One reason for using the cardboard letters for younger children is that the brain regions handling bodily movement are much more advanced, and thus provide more context which (as stated earlier) helps in memorization.

But I suspect the main reason for using the sandpaper letters is because it is way more interesting for the children to have something with tactile feedback, instead of just looking at a flat card.


Probably not really about word recognition, but about being an agent in the world. Reading is fundamentally a passive experience. The best reader in the world may as well be Stephen Hawking.

From my understanding, Montessori is more about doing + engagement than passive learning, and the emphasis on writing would be a way to express those values.


I never gave it much thought, but I am currently teaching my 3-year-old to write letters first because I think the recognition and muscle memory with the letters would help with stringing the letters together later.

It might be pedagogically novel, but I'm confident lots of people learn this way, at least for alphabet-based languages.


I know it's not your point, but learning to write by tracing at age 3 doesn't sound anything like the actual teachings of Maria Montessori. The whole point is child directed learning, and having kids at 3 trace things sounds pretty anti-ethical towards that.

Most of this stuff is parent directed because they want little Johnny to be brilliant, but afaik goes against pretty much all early childhood development research.


Give charity to the idea. Odds are high they had a ton of tracing stations available, and the kids that gravitated to it, used it. That is, the idea is to enable learning by availability of opportunities and encouragement.

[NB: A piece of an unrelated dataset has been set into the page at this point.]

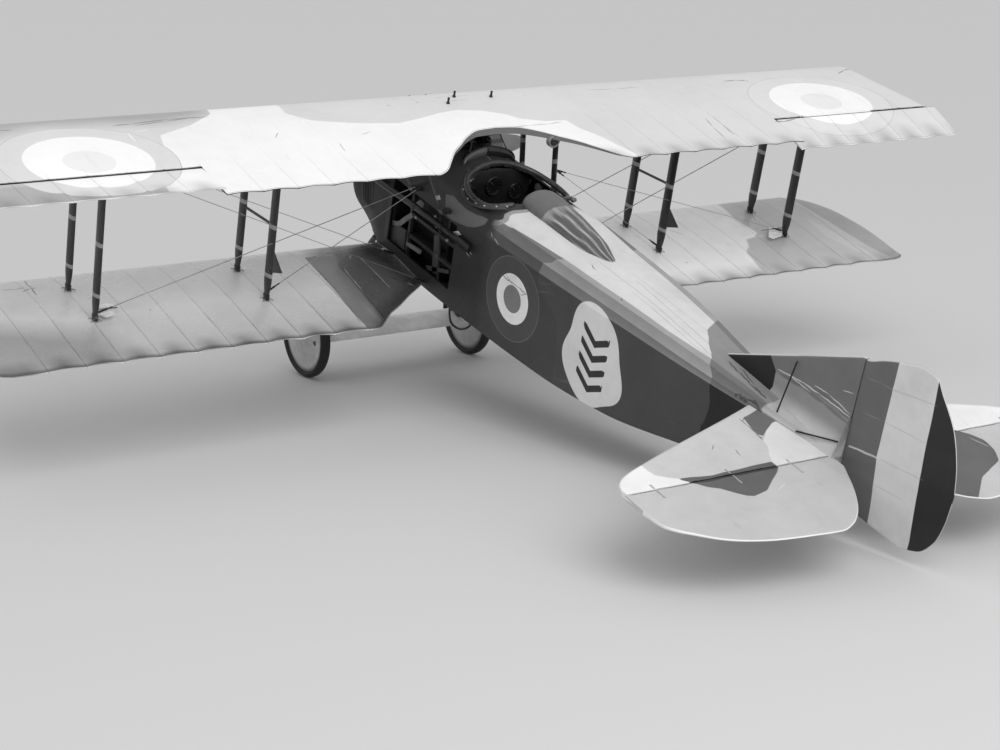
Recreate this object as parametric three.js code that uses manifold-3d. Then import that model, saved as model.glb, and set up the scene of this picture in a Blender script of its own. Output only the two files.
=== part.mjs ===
import * as THREE from 'three';
import Module from 'manifold-3d';

// Quarter-scale flying model of a single-seat biplane, in millimetres.
// It is drawn level: nose to -Y, port wing to +X, up +Z, with the upper wing's
// leading edge at Y 0 and its chord plane at Z 0. The whole of it is then pitched
// nose-up until its two tyres and its tail skid stand on Z 0.

const seat = 0.3;

// Upper wing
const upperChord = 347.2;
const upperHalfSpan = 1040;
const ribPitch = 66;
const scallop = 5;
const frontSpar = 79.3;
const rearSpar = 190.7;
const outerStrut = 758.7;
const innerStrut = 434.8;
const aileronInner = 614.5;
const aileronHinge = 257;
const aileronHingeUp = 5.5;
const aileronNose = 5;
const aileronRest = 7;
const aileronDroop = 12;

// Lower wing
const lowerEdge = 7.1;
const lowerChord = 329.7;
const lowerPlane = -289.3;
const lowerHalfSpan = 982;
const lowerFront = 87;
const lowerRear = 201;

// Fuselage
const noseFront = -106;
const noseCentre = -189;
const baySplit = 32;
const rearSplit = 400;
const sternPost = 1208;
const shell = 3;

// Tail
const tailPlane = -120;
const tailHinge = 1207;
const tailThick = 8;
const rudderHinge = 1216;
const finThick = 8;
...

So, no. This doesn't go against any research. Unless you frame it in the most uncharitable way that you can.


Yes exactly. The children at that age in a “Casa” classroom cycle through self-chosen activities every day and may not choose the same activities consistently. If a child is observed to be avoiding a particular learning activity over a period of time, it’s the role of the teacher (director/directress) to nudge the child back to that activity and understand why they might be avoiding it.

Plus given there are three years worth of children in the same class, seeing the “senior” children operate at the higher levels of activities helps with incentive for the younger children who want to emulate them.

That said, anyone can open a “Montessori school” and not adhere to any particular Montessori pedagogy. I’d argue the schools with the purest interpretations of Maria Montessori’s teachings are often just as problematic as those who are Montessori in name only. There are two tribes in Montessori: AMS (purists)and AMI (more flexible).

Thankfully the school my daughter attended was AMI and I watched the school adapt their methods to children who needed more structure than classical Montessori advises. Ultimately, it’s not for everyone.